Cybercriminals leveraging AI in their attacks are transforming the threat landscape. Namely, the skill required to execute attacks drops dramatically with generative AI, which can analyze published vulnerabilities, understand them, and generate code to exploit them. 

The ease of use and access to dark-web AI platforms is increasing the speed and volume of attacks, which is overwhelming traditional patching teams relying on manual processes. Humans can't keep up with today's threat volume, fueled by automated attacks. More than 40,000 CVEs were published in 2024, even before the number of exploits generated on top of them is considered. 

Manual methods rooted in spreadsheets, approval chains, and maintenance windows negotiated over email cannot operate at the tempo required today. Each minute spent waiting for a sign-off or scheduling downtime provides an automated attacker another opportunity to move laterally across the network. 

Automation and AEM are the Next Evolution

Autonomous Endpoint Management (AEM) guided by adaptive controls is the only realistic path forward for organizations. This process flips traditional patch management on its head. 

Instead of looking at patches as they are released and then applying them, endpoints in the environment are first assessed to build a proactive strategy for maintaining updates. From here, the process becomes autonomous, and as new patches are released, preset automations ensure they distribute automatically. 

However, human oversight and control are critical to this process. Should something go wrong, controls enable humans to take action and pause updates, roll back to previous versions, and maintain real-time control. 

This duality of automation with oversight defines the next generation of industrial cybersecurity.  It removes the administrative burden, slowing down response times, while still giving operational teams authority to intervene when safety or uptime is at risk. 

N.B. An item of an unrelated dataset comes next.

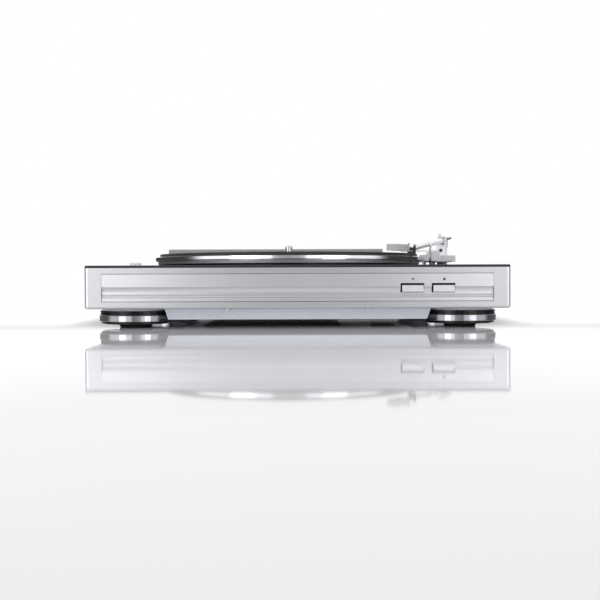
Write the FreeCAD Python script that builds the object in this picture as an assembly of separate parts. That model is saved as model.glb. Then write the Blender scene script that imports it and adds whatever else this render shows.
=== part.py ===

Integration and Controls Across Every Level

When building resiliency into patch management strategies, beyond automation, integration is also essential to ensure that security data flows directly into remediation actions. While security teams can do great work discovering and identifying vulnerabilities, if the IT team isn't fixing them, organizations aren’t any safer. 

However, if cybersecurity detection and response tools integrate with patch management solutions, the knowledge from the security tools can empower IT teams to prioritize and fix vulnerabilities. This approach is what's needed for organizations to succeed against automated attacks, and it extends into governance as well. 

AEM controls should provide visibility for everyone, from the C-suite to the plant floor, ensuring that the same data drives both executive decisions and day-to-day operations. Tools designed to support all of these stakeholders by providing visibility and levels of control increase the likelihood of securing buy-in for decision-making when the time comes. 

Looking Ahead to 2026

While attackers are succeeding in leveraging automation to execute more attacks, the tide of defense is turning, also thanks to AI and automation. For example, AI tools can read vulnerability data, ingest and enrich it, and create rules to automate the monitoring of these vulnerabilities.

For manufacturers, this means the era of manual patching and siloed systems is coming to an end. The environments that will thrive are those that blend automation, visibility, and adaptive control, enabling security that moves at machine speed without losing human judgment. For organizations to compete with the number of vulnerabilities and exploits emerging daily and weekly, they need tools that expedite remediation.

Automation with human oversight is the only way forward.